The bottom line is that weight management is not just about what you eat and the quantity, but also about how you eat.

The last ten or so years has brought research on mindfulness and its benefits, into the foreground.  What we have learnt from experts is that eating slowly and savouring each bite could actually be the remedy for weight management and bring about a decrease in the ever- expanding problem of obesity. Mindful eating is not a diet, or about giving up your favorite foods. It’s about experiencing food more intensely – especially the pleasure of it. To practice mindful eating we use mindfulness, or being present, to cope with modern eating issues. Again, it’s not a diet. There are no menus or food restrictions. It is developing a new mindset around food.

Choosing to eat “mindfully,” in other words, giving food and eating your full attention, will allow you to have optimal satisfaction and enjoyment without eating to excess.

Mindful eating makes it possible for you to experience the difference between physical satisfaction and fullness. Mindful eating also allows you to feel more satisfied with smaller quantities of food. Learning to savour your food simply makes eating more pleasurable. Knowing what satisfies you and getting the most pleasure from your eating experiences are key factors for a lifetime of weight control.

Here are some simple Steps for Mindful Eating:

  1. Start by recognizing whether you’re hungry before you begin eating.
  2. Don’t wait until you’re starving.
  3. Choose food that will satisfy both your body and your mind
  4. Eat without distractions and eat when you’re sitting down.
  5.  Take a few breaths and centre yourself before you begin eating.
  6.  Appreciate the aroma and the appearance of your food.
  7. Pause in the middle of eating for at least two full minutes.
  8. Push your plate forward or get up from the table as soon as you feel satisfied.
  9. Notice how you feel when you’re finished eating.

In a nutshell, whether you are overeating or being overly restrictive, it’s likely that you have lost track of your ability to notice your hunger and  your fullness. This break between your body and mind needs to be healed. Mindful eating can generally help in three ways:

1) Mindful eating plugs you back into your body’s cues so you know when to stop and start eating.

2) Being mindful can bring about better management of your emotions.
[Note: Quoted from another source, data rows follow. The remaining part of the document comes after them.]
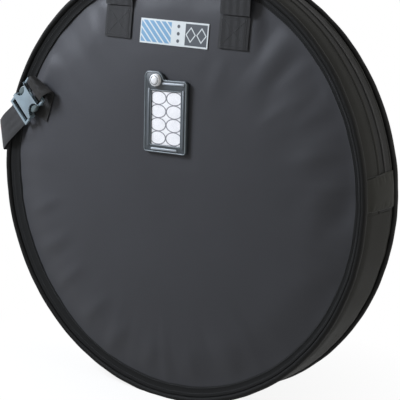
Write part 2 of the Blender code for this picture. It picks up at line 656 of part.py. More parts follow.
def tag_outline():
    """The tag's outline round its own middle, with the lobe at the upper left."""
    half_x = TAG_WIDTH / 2
    half_z = TAG_HEIGHT / 2
    r = TAG_CORNER_RADIUS
    lobe_x, lobe_z = tag_lobe()
    reach = TAG_LOBE_RADIUS + TAG_LOBE_FILLET
    above = TAG_LOBE_BELOW_TOP + TAG_LOBE_FILLET
    turn = degrees(asin(above / reach))
    fillet_x = lobe_x + reach * cos(radians(turn))
    points = rounded_corner(half_x - r, -half_z + r, r, -90, 0)
    points += rounded_corner(half_x - r, half_z - r, r, 0, 90)
    points += rounded_corner(fillet_x, half_z + TAG_LOBE_FILLET, TAG_LOBE_FILLET, -90, turn - 180)[:-1]
    points += rounded_corner(lobe_x, lobe_z, TAG_LOBE_RADIUS, turn, 90)
    corner = TAG_LOBE_CORNER
    points += rounded_corner(-half_x + corner, lobe_z + TAG_LOBE_RADIUS - corner, corner, 90, 180)
    points += rounded_corner(-half_x + r, -half_z + r, r, 180, 270)
    return points


def build_tag(lid):
    """The moulded tag: frame, card, clear window and round button."""
    centre_z = OUTER_RADIUS - TAG_CENTRE_DROP
    face = front_depth(centre_z - TAG_HEIGHT / 2) + TAG_SEAT_GAP
    middle = Matrix.Translation((-TAG_OFFSET, -face, CENTRE_HEIGHT + centre_z))
    place = middle @ Matrix.Rotation(radians(-TAG_TILT), 4, "Y") @ Matrix.Rotation(radians(90), 4, "X")
    frame = finish_object("tag_frame", plate(tag_outline(), 0.0, TAG_THICKNESS, place), TAG_RUBBER, lid)
    left = WINDOW_OFFSET - WINDOW_WIDTH / 2
    right = WINDOW_OFFSET + WINDOW_WIDTH / 2
    high = WINDOW_HEIGHT / 2 - WINDOW_DROP
    low = high - WINDOW_HEIGHT
    window_top = TAG_THICKNESS - GAP
    window_low = window_top - WINDOW_THICKNESS
    card_low = window_low - GAP - CARD_THICKNESS
    pocket = box((left, low, card_low - GAP), (right, high, TAG_THICKNESS + OVERCUT), place)
    boolean(frame, cutter("tag_pocket", pocket))
    card_top = card_low + CARD_THICKNESS
    card = box((left + GAP, low + GAP, card_low), (right - GAP, high - GAP, card_top), place)
    finish_object("tag_card", card, CARD_STOCK, lid)
    window = box((left + GAP, low + GAP, window_low), (right - GAP, high - GAP, window_top), place)
    finish_object("tag_window", window, CLEAR_SHEET, lid)
    lobe_x, lobe_z = tag_lobe()
    turns = [2 * pi * i / (4 * ROUND_STEPS) for i in range(4 * ROUND_STEPS)]
    disc = [(lobe_x + BUTTON_RADIUS * cos(t), lobe_z + BUTTON_RADIUS * sin(t)) for t in turns]
    base = TAG_THICKNESS + GAP
    finish_object("tag_button", plate(disc, base, base + BUTTON_HEIGHT, place), WHITE_PLASTIC, lid)


def buckle_frame():
    """The buckle's own axes: x from socket to plug, y across it, z out of the bag."""
    axis = radians(BUCKLE_AXIS_ANGLE)
    tilt = radians(BUCKLE_TILT)
    along = Vector((cos(axis) * cos(tilt), sin(tilt), sin(axis) * cos(tilt)))
    across = Vector((-sin(axis), 0, cos(axis)))
    out = along.cross(across)
    depth = PIPING_PLACE + PIPING_RADIUS + BUCKLE_STAND_OFF
    centre = on_rim(OUTER_RADIUS - BUCKLE_INSET, BUCKLE_PLACE_ANGLE, -depth)
    turned = Matrix((along, across, out)).transposed().to_4x4()
    return Matrix.Translation(centre) @ turned


def build_socket(frame, hinge):
    """The buckle's socket: a hollow body with side cut-outs, and a bar for its tab."""
    far_end = -BAR_PLACE - BAR_LENGTHWISE / 2
    slot_low = -BAR_PLACE + BAR_LENGTHWISE / 2
    mouth = socket_mouth()
    wide = BUCKLE_WIDTH / 2
    thick = BUCKLE_THICKNESS / 2
    thin = BAR_PLATE_THICKNESS / 2
    start = far_end + SOCKET_PLATE_LENGTH
    body = bevel_edges(box((start, -wide, -thick), (mouth, wide, thick), frame), BUCKLE_BEVEL)
    socket = finish_object("buckle_socket", body, BUCKLE_PLASTIC, hinge)
    plate_wide = wide - GAP
    joint = box((far_end, -plate_wide, -thin), (start + OVERCUT, plate_wide, thin), frame)
    boolean(socket, cutter("socket_end_plate", joint), "UNION")
    slot_wide = STRAP_WIDTH / 2 + SLOT_SIDE_CLEARANCE
    slot = box((slot_low, -slot_wide, -thick), (slot_low + SLOT_LENGTHWISE, slot_wide, thick), frame)
    boolean(socket, cutter("socket_slot", slot))
    cavity = box((mouth - CAVITY_DEPTH, -wide + CAVITY_SIDE_WALL, -thick + CAVITY_FACE_WALL),
                 (mouth + OVERCUT, wide - CAVITY_SIDE_WALL, thick - CAVITY_FACE_WALL), frame)
    boolean(socket, cutter("socket_cavity", cavity))
    turns = [2 * pi * (i + 0.5) / (4 * ROUND_STEPS) for i in range(4 * ROUND_STEPS)]
    for side in (-1, 1):
        disc = [(CUT_OUT_FROM_CENTRE + CUT_OUT_RADIUS * cos(t), side * wide + CUT_OUT_RADIUS * sin(t))
                for t in turns]
        notch = plate(disc, -thick - OVERCUT, thick + OVERCUT, frame)
        boolean(socket, cutter(f"socket_cut_out_{side + 1}", notch))


def socket_mouth():
    """Where the socket's mouth lies along the buckle."""
    return plug_shoulder() - MOUTH_GAP


def plug_shoulder():
    """Where the plug's shoulder lies along the buckle."""
    return BAR_PLACE - BAR_LENGTHWISE / 2 - SLOT_LENGTHWISE - PLUG_SHOULDER_LENGTH


def build_plug(frame, hinge):
    """The buckle's plug, with its bar for the strap."""
    shoulder = plug_shoulder()
    far_end = BAR_PLACE + BAR_LENGTHWISE / 2
    wide = BUCKLE_WIDTH / 2
    thin = BAR_PLATE_THICKNESS / 2
    plug = finish_object("buckle_plug", box((shoulder, -wide, -thin), (far_end, wide, thin), frame),
                         BUCKLE_PLASTIC, hinge)
    slot_wide = STRAP_WIDTH / 2 + SLOT_SIDE_CLEARANCE
    high = BAR_PLACE - BAR_LENGTHWISE / 2
    slot_low = (high - SLOT_LENGTHWISE, -slot_wide, -BUCKLE_THICKNESS)
    slot = box(slot_low, (high, slot_wide, BUCKLE_THICKNESS), frame)
    boolean(plug, cutter("plug_slot", slot))


def prong_outline():
    """One prong's outline: a slim arm with a round-nosed head whose outer side is the button."""
    root = plug_shoulder() - GAP
    wide = BUCKLE_WIDTH / 2
    cavity = wide - CAVITY_SIDE_WALL
    outer = wide - PRONG_INSET
    inner = outer - PRONG_WIDTH
    button = wide - PRONG_BUTTON_RECESS
    head_start = CUT_OUT_FROM_CENTRE + PRONG_HEAD_LENGTH / 2
    head_end = CUT_OUT_FROM_CENTRE - PRONG_HEAD_LENGTH / 2
    step = PRONG_HEAD_LENGTH / 4
    return [(root, outer), (root, inner), (head_end, inner), (head_end - step, (inner + cavity) / 2),
            (head_end, cavity - GAP), (head_end + step, button), (head_start - step, button),
            (head_start, cavity - GAP), (head_start + step, outer)]


def build_prongs(frame, strap_pivot):
    """The two spring arms of the plug, which click into the socket."""
    thick = PRONG_THICKNESS / 2
    outline = prong_outline()
    root_x, root_y = outline[0]
    for side, name in ((1, "lower"), (-1, "upper")):
        place = frame @ Vector((root_x, side * (root_y - PRONG_WIDTH / 2), 0))
        hinge = pivot(f"prong_axis_{name}", place, strap_pivot)
        points = [(x, side * y) for x, y in outline]
        finish_object(f"buckle_prong_{name}", plate(points, -thick, thick, frame), BUCKLE_PLASTIC, hinge)


def wrap_sections(frame, bar, away):
    """Webbing that passes round a bar; away is the side, 1 or -1, on which it leaves the bar."""
    half = STRAP_WIDTH / 2
    places = [(bar + away * STRAP_LEAD, WRAP_RADIUS)]
    for i in range(WRAP_STEPS + 1):
        turn = radians(90 - 180 * i / WRAP_STEPS)
        places.append((bar - away * WRAP_RADIUS * cos(turn), WRAP_RADIUS * sin(turn)))
    places.append((bar + away * TAIL_LENGTH, -WRAP_RADIUS))
    return [(frame @ Vector((x, -half, z)), frame @ Vector((x, half, z))) for x, z in places]


def strap_root_points():
    """The upper and lower ends of the line that the strap leaves the seam on."""
    y = -PIPING_PLACE + STRAP_ROOT_BEHIND_PIPING
    low = LID_CHORD_ABOVE_CENTRE + STRAP_LOW_ABOVE_CHORD
    points = []
    for height in (low + STRAP_RIM_SPAN, low):
        x = -sqrt(OUTER_RADIUS ** 2 - height ** 2)
        points.append(Vector((x - STRAP_ROOT_OUT, y, height + CENTRE_HEIGHT)))
    return points


def build_strap(frame, hinge):
    """The side strap: out of the seam, round the piping, and over to the plug's bar."""
    high, low = strap_root_points()
    fold_y = -PIPING_PLACE - STRAP_FOLD_FORWARD
    fold = (Vector((high.x - STRAP_FOLD_OUT_HIGH, fold_y, high.z)),
            Vector((low.x - STRAP_FOLD_OUT_LOW, fold_y, low.z)))
    wrap = wrap_sections(frame, BAR_PLACE, 1)
    front_y = -PIPING_PLACE - STRAP_FRONT_STAND_OFF
    sections = [(high, low), fold]
    for share, forward in zip(STRAP_RUN_SHARES, STRAP_FORWARD_SHARES):
        pair = []
        for start, end in zip(fold, wrap[0]):
            point = start.lerp(end, share)
            point.y = fold_y + (front_y - fold_y) * forward
            pair.append(point)
        sections.append(tuple(pair))
    finish_object("side_strap", ribbon(sections + wrap, STRAP_THICKNESS), WEBBING, hinge)


def build_tab(frame, lid):
    """The webbing tab of the socket: sewn to the panel, folded over and passed round the bar."""
    centre = frame.translation
    turn = radians(TAB_ANGLE)
    along = Vector((cos(turn), 0, sin(turn)))
    across = Vector((-sin(turn), 0, cos(turn)))
    right_end = Vector((centre.x + TAB_END_FROM_CENTRE_X, 0, centre.z - TAB_END_FROM_CENTRE_Z))
    left_end = right_end + across * STRAP_WIDTH

    def on_panel(point):
        depth = front_depth(hypot(point.x, point.z - CENTRE_HEIGHT)) + GAP * 2 + STRAP_THICKNESS / 2
        return Vector((point.x, -depth, point.z))

    lower = [(on_panel(left_end), on_panel(right_end)),
             (on_panel(left_end + along * TAB_SEWN_LENGTH), on_panel(right_end + along * TAB_SEWN_LENGTH))]
    fold = []
    for corner, reach in ((left_end, TAB_FOLD_OUTER), (right_end, TAB_FOLD_INNER)):
        point = on_panel(corner + along * reach)
        point.y -= TAB_FOLD_FORWARD
        fold.append(point)
    wrap = wrap_sections(frame, -BAR_PLACE, -1)
    finish_object("buckle_tab", ribbon(lower + [tuple(fold)] + wrap, STRAP_THICKNESS), WEBBING, lid)


def build_side_strap(lid):
    """The strap, its buckle and its tab, which all hang on the lid."""
    frame = buckle_frame()
    build_tab(frame, lid)
    socket_axis = frame @ Vector((-BAR_PLACE, 0, 0))
    build_socket(frame, pivot("buckle_socket_axis", socket_axis, lid))
    high, low = strap_root_points()
    strap_pivot = pivot("side_strap_axis", (high + low) / 2, lid)
    build_strap(frame, strap_pivot)
    build_plug(frame, strap_pivot)
    build_prongs(frame, strap_pivot)


def build_dividers(shell):
    """Two padded discs that stand between the cymbals, sewn in at the foot."""
    foot = CENTRE_HEIGHT - GUSSET_LINING_INNER + DIVIDER_FOOT_GAP
    centre = foot + DIVIDER_RADIUS
    count = round(360 / ARC_STEP)
    for name, side in (("front", -1), ("rear", 1)):
        y = side * DIVIDER_PLACE
        place = Vector((0, y, foot))
        hinge = pivot(f"divider_axis_{name}", place, shell)
        rings = []
        for level in (-DIVIDER_THICKNESS / 2, DIVIDER_THICKNESS / 2):
            turns = [radians(ARC_STEP * i) for i in range(count)]
            rings.append([Vector((DIVIDER_RADIUS * cos(t), y + level, centre + DIVIDER_RADIUS * sin(t)))
                          for t in turns])
        finish_object(f"divider_{name}", loft(rings), LINING, hinge)


def main():
    """Clears the scene and builds the bag."""
    for item in list(bpy.data.objects):
        bpy.data.objects.remove(item)
    shell = pivot("shell", Vector((0, 0, 0)))
    lid_axis = Vector((0, -front_depth(0) - GAP, CHORD_HEIGHT))
    lid = pivot("lid_axis", lid_axis)
    build_panels(lid, shell)
    build_gussets(lid, shell)
    build_pipings(lid, shell)
    build_zip(lid, shell)
    build_handles(lid, shell)
    build_label(lid)
    build_tag(lid)
    build_side_strap(lid)
    build_dividers(shell)


main()
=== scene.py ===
"""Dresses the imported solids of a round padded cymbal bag, and sets its camera, light and floor.

The bag stands on its rim with its front panel towards -Y. Cloth panels, gusset, piping, webbing,
zip, tag, label and buckle are each made here as the real piece looks, on the place of its solid.
"""

import logging
from dataclasses import dataclass
from enum import Enum, IntEnum
from functools import cache, cached_property
from math import asin, atan2, ceil, cos, degrees, exp, hypot, pi, radians, sin, sqrt
from typing import Callable, Iterable, Mapping, Optional, Sequence, Union

import bmesh
import bpy
import numpy as np
from mathutils import Matrix, Vector, noise


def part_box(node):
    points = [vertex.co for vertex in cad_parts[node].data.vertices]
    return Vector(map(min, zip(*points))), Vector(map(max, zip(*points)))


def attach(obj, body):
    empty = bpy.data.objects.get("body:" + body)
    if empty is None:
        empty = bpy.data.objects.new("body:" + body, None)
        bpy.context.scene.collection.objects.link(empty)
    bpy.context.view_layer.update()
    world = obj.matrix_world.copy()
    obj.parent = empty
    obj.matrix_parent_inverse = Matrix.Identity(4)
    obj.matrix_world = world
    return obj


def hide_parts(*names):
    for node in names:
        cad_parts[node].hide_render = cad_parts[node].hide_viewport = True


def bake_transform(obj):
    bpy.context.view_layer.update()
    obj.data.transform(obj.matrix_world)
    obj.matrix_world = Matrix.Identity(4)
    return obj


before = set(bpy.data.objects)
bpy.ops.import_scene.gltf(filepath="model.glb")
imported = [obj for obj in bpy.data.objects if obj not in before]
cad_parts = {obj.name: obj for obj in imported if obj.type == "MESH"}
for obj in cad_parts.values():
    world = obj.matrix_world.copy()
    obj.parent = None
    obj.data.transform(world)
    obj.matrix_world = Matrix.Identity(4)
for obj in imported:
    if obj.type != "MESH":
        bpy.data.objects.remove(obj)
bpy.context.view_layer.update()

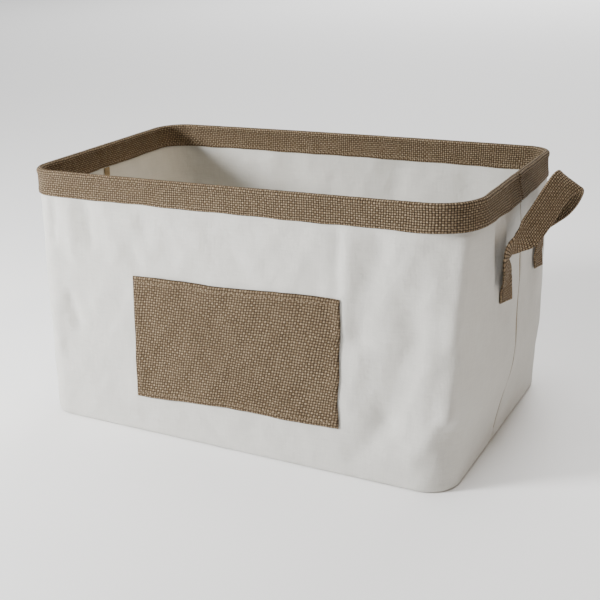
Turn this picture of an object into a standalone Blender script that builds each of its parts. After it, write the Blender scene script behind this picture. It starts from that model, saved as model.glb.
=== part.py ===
"""Fabric storage bin: canvas walls, a jute band over a wire rim, a jute patch and two strap handles.

Metres, +Z up. +X is the right end wall and -Y the front wall. The origin is the middle of the bottom.
"""

import math

import bmesh
import bpy
from mathutils import Matrix, Vector

# Driving dimensions of the canvas's outer face
HEIGHT = 0.2215
BASE_HALF = (0.1935, 0.1230)
RIM_HALF = (0.1975, 0.1100)
# Corners in the order back right, back left, front left, front right
CORNERS = ((1, 1), (-1, 1), (-1, -1), (1, -1))
BASE_RADII = (0.027, 0.025, 0.023, 0.027)
RIM_RADII = (0.020, 0.027, 0.022, 0.036)
# How far each soft corner stands off the plain rectangle
BASE_PULL = ((0, -0.001), (0, 0), (0, 0.002), (-0.001, -0.008))
RIM_PULL = ((0.002, 0.002), (0, 0.0035), (0, 0.0015), (0.0005, 0.0045))
# Height, and how far the right end wall bulges there at its middle
RIGHT_BULGE = (
    (0, 0),
    (0.015, 0.001),
    (0.045, 0.0055),
    (0.075, 0.0105),
    (0.135, 0.0085),
    (0.195, 0.0055),
    (HEIGHT, -0.0015),
)
LEFT_BULGE_SHARE = 0.25
FRONT_BOW = 0.0015
BACK_BOW = 0.0035
# The right end's seam stands a little in front of the middle, and drifts forward near the bottom
SEAM_SHARE = 0.47
SEAM_DRIFT = 0.06
SEAM_DRIFT_HEIGHT = 0.07

# Cloth, board and wire
CANVAS = 0.0012
JUTE = 0.0010
GAP = 0.0003
BOARD = 0.0020
BAND_HEIGHT = 0.022
WIRE_RADIUS = 0.0009
FERRULE_RADIUS = 0.0015
FERRULE_LENGTH = 0.022
ROLL_RADIUS = 0.0023
ROLL_CENTRE = HEIGHT - ROLL_RADIUS - JUTE / 2
BAND_LOW = HEIGHT - BAND_HEIGHT
LEGS_MEET = ROLL_CENTRE - 0.0035
BAND_MIDDLE = (BAND_LOW + LEGS_MEET) / 2
WALL_TOP = 0.2161
THREAD_RADIUS = 0.0003
STITCH_INSET = 0.003

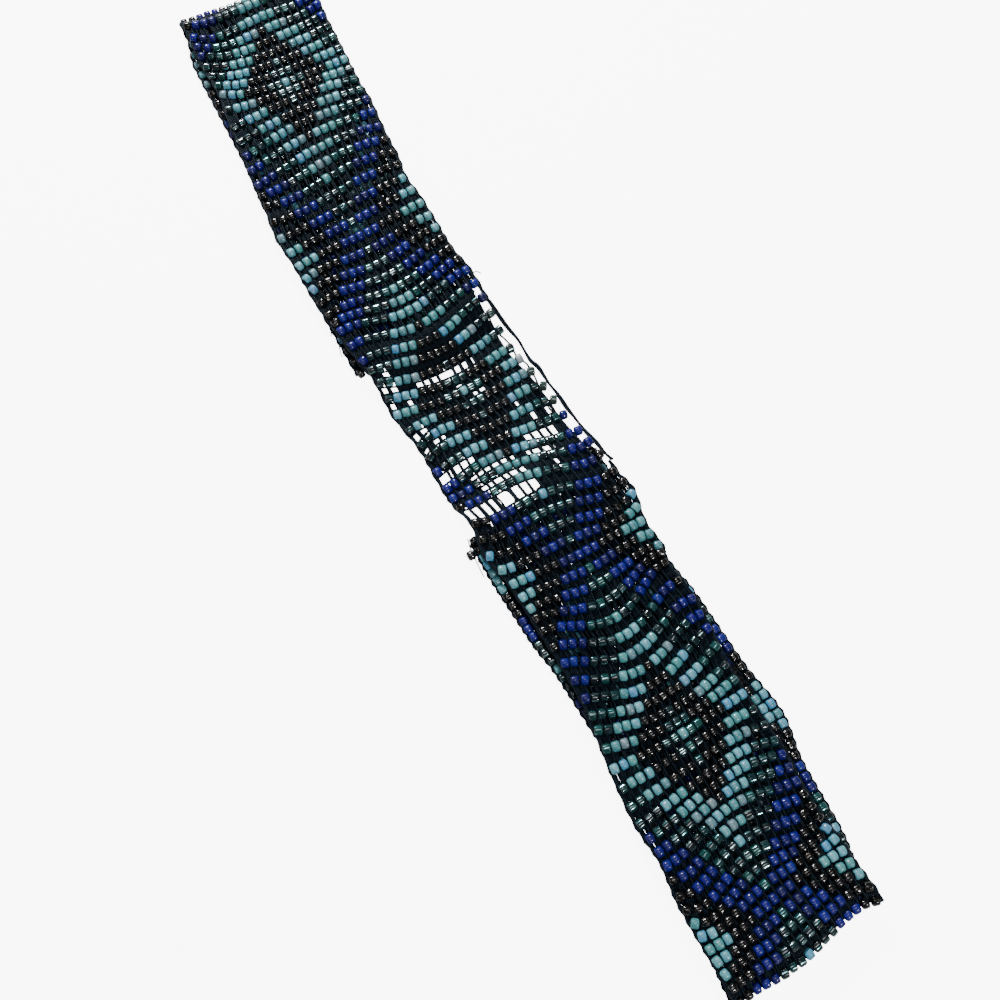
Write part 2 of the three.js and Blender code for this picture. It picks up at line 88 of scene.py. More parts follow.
# Columns of the two tables of how the rows lie. Slip is in row pitches, and the rest in column pitches. A
# lean is how far ahead of its middle bead a row lies at its far end, half way there, half way back or at
# its near end.
ROW, SLIP, DRIFT, FAR_LEAN, MID_FAR_LEAN, MID_NEAR_LEAN, NEAR_LEAN, FAR_REACH, NEAR_REACH = range(9)
TOP_LIE = np.array([
    (-10, 0.0, 0.25, 0.0, 0.0, -0.25, -0.75, 7.75, 8.0),
    (-8, 0.0, 0.25, 0.0, 0.0, -0.25, -0.75, 7.75, 8.0),
    (-6, 0.3, 0.25, 0.0, 0.25, 0.25, -1.0, 7.75, 8.0),
    (-4, 0.2, 0.0, -0.25, 0.0, -0.25, -1.75, 7.75, 8.0),
    (0, -0.2, -0.5, 0.5, 0.25, -0.5, -2.0, 7.75, 7.5),
    (2, -0.7, -0.75, 1.0, 0.25, 0.0, 0.25, 7.75, 8.0),
    (4, -0.7, -1.0, 0.75, 0.25, 0.25, 1.0, 8.0, 8.25),
    (6, -0.4, -1.75, 0.75, 0.0, 0.5, 1.25, 8.25, 8.0),
    (8, 0.0, -2.25, 0.5, -0.25, 0.5, 0.0, 8.5, 7.75),
    (10, 0.5, -2.25, -0.25, -0.25, 0.25, 0.25, 8.0, 8.25),
    (12, 0.9, -2.25, -0.5, -0.25, 0.0, 0.25, 8.25, 8.0),
    (14, 1.3, -2.25, -1.0, -0.5, -0.5, -0.5, 8.25, 8.0),
    (16, 1.4, -2.0, -1.5, -0.5, -0.5, -0.5, 8.0, 8.0),
    (18, 1.3, -1.75, -1.5, -0.75, -0.75, -1.5, 8.25, 8.0),
    (20, 1.7, -1.5, -1.75, -0.75, -0.75, -1.25, 8.0, 7.75),
    (22, 1.5, -1.0, -1.0, -0.25, -0.25, -1.25, 7.5, 7.75),
    (23, 1.7, -1.0, -0.5, -0.25, -0.5, -1.5, 7.5, 7.75),
    (24, 1.6, -0.75, -0.5, -0.25, -0.25, -1.0, 7.5, 8.0),
    (26, 1.6, -0.25, 0.25, -0.25, -0.5, 0.0, 7.75, 7.75),
    (28, 1.5, 0.0, 1.0, 0.5, -0.25, 0.25, 7.75, 8.0),
    (29, 1.5, 0.0, 2.0, 1.0, 0.0, 0.75, 8.0, 8.0),
    (31, 1.7, 0.5, 1.75, 1.25, -0.25, -0.5, 8.0, 8.25),
    (32, 2.2, 0.75, 1.5, 1.0, 0.0, -0.5, 8.0, 8.0),
    (34, 2.4, 0.75, 0.75, 1.0, 0.0, -0.5, 8.5, 8.5),
    (36, 2.6, 0.75, 0.0, 0.0, -0.25, -0.5, 7.75, 7.75),
    (38, 2.7, 1.25, -0.5, -0.5, -0.5, -1.0, 7.5, 8.0),
    (40, 3.0, 0.75, -2.75, -1.25, -1.0, -2.5, 7.5, 7.5),
    (42, 3.3, 1.0, -2.0, -1.25, -0.75, -2.5, 7.75, 7.5),
    (44, 3.4, 1.0, -2.25, -1.0, -0.5, -2.0, 7.5, 7.5),
    (46, 3.2, 0.5, -1.25, -0.25, -0.5, -1.75, 7.5, 7.5),
    (48, 2.7, 0.5, -0.5, -0.25, 0.0, -0.25, 7.5, 8.0),
    (51, 2.3, 0.5, 0.5, -0.25, 0.5, 1.0, 7.75, 8.5),
    (54, 1.5, 0.25, 1.0, 0.25, 1.0, 1.75, 7.75, 8.0),
    (57, 1.2, -0.25, 0.25, 0.5, 1.25, 1.5, 8.25, 8.0),
    (60, 0.8, -0.25, -0.5, -0.5, 0.75, 1.0, 8.5, 8.0),
    (64, 0.2, 0.0, -1.0, -1.0, 0.25, 0.5, 8.5, 8.25),
    (66, 0.2, 0.0, -1.0, -0.5, 0.25, 0.5, 8.25, 8.25),
])
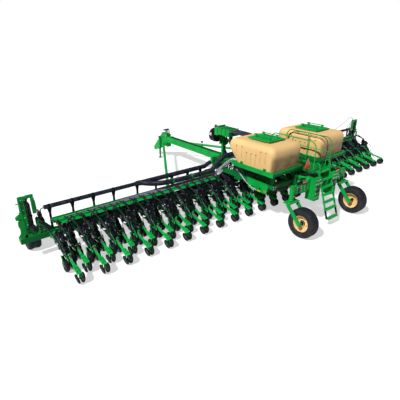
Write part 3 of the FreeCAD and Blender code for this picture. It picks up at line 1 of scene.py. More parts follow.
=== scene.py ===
import bpy
import bmesh
import json
import math
import random
from mathutils import Matrix, Vector
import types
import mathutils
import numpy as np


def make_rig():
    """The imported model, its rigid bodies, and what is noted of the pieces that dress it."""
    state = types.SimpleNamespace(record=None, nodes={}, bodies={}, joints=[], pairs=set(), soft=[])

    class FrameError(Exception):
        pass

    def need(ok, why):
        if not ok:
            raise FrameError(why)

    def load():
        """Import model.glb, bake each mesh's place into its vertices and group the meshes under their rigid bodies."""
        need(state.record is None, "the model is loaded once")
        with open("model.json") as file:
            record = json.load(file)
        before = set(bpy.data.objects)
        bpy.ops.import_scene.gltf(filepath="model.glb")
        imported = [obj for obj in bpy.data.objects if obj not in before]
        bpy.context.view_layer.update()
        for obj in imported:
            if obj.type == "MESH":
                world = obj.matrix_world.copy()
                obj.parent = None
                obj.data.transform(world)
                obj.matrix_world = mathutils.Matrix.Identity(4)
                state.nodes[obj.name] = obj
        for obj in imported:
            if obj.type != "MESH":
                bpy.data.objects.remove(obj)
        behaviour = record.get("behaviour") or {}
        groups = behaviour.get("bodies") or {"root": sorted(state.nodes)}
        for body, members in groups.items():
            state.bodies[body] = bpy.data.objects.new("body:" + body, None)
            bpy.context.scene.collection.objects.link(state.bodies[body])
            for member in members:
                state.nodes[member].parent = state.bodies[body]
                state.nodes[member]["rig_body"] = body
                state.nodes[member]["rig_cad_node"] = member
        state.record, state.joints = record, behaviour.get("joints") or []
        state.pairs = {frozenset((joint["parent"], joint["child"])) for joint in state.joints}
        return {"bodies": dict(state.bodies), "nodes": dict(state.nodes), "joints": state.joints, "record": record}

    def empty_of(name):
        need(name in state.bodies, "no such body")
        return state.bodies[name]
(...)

3) Mindfulness changes the way you think. Rather than reacting to food-related thoughts that urge you to overeat, overly restrict your diet or emotionally eat, etc., you respond to them. You can hear these thoughts without obeying them.

TEEN ANXIETY AND STRESS

Like adults, teens can get stressed out without knowing it’s happening. Teenagers too, experience stress every day; however they are not learning the skills to manage this stress so as to become well rounded and well adjusted adults.  One minute all is well, and then the next minute, the wheels of the bus fall off – and with that, your teen and your home life are thrown into turmoil.  In today’s world, teens are under more pressure and experiencing more stress than ever before. Between the increasing demands of academic life, extracurricular activities, peer relationships, family relationships, and the constant growing demands of technology, teens are often left feeling stressed, anxious, depressed, and irritable.

Teen stress is an important and yet often overlooked, health issue.  As a parent, it is vital that you approach your teen and discuss the topic of anxiety and stress because the way in which your teen approaches and copes with this stress can have significant short-and long- term consequences on his physical and emotional health.

I have developed a specific series of tools and techniques that aim to provide stress reduction and life strategies for teens.  It has its foundations in the MBSR programme created by Jon Kabat –Zin, but is refined and tailored to meet the specific needs of your teen.  The aim of my work is to help your teen minimize his stress, encourage his emotional regulation and balance, and develop the skills to replace impulsive reactions with healthy, thoughtful responses that encourage the choice of appropriate behaviours.  Not only will your teen will learn to handle life situations with less emotional reactivity, but he will also strengthen his ability to pay attention and concentrate.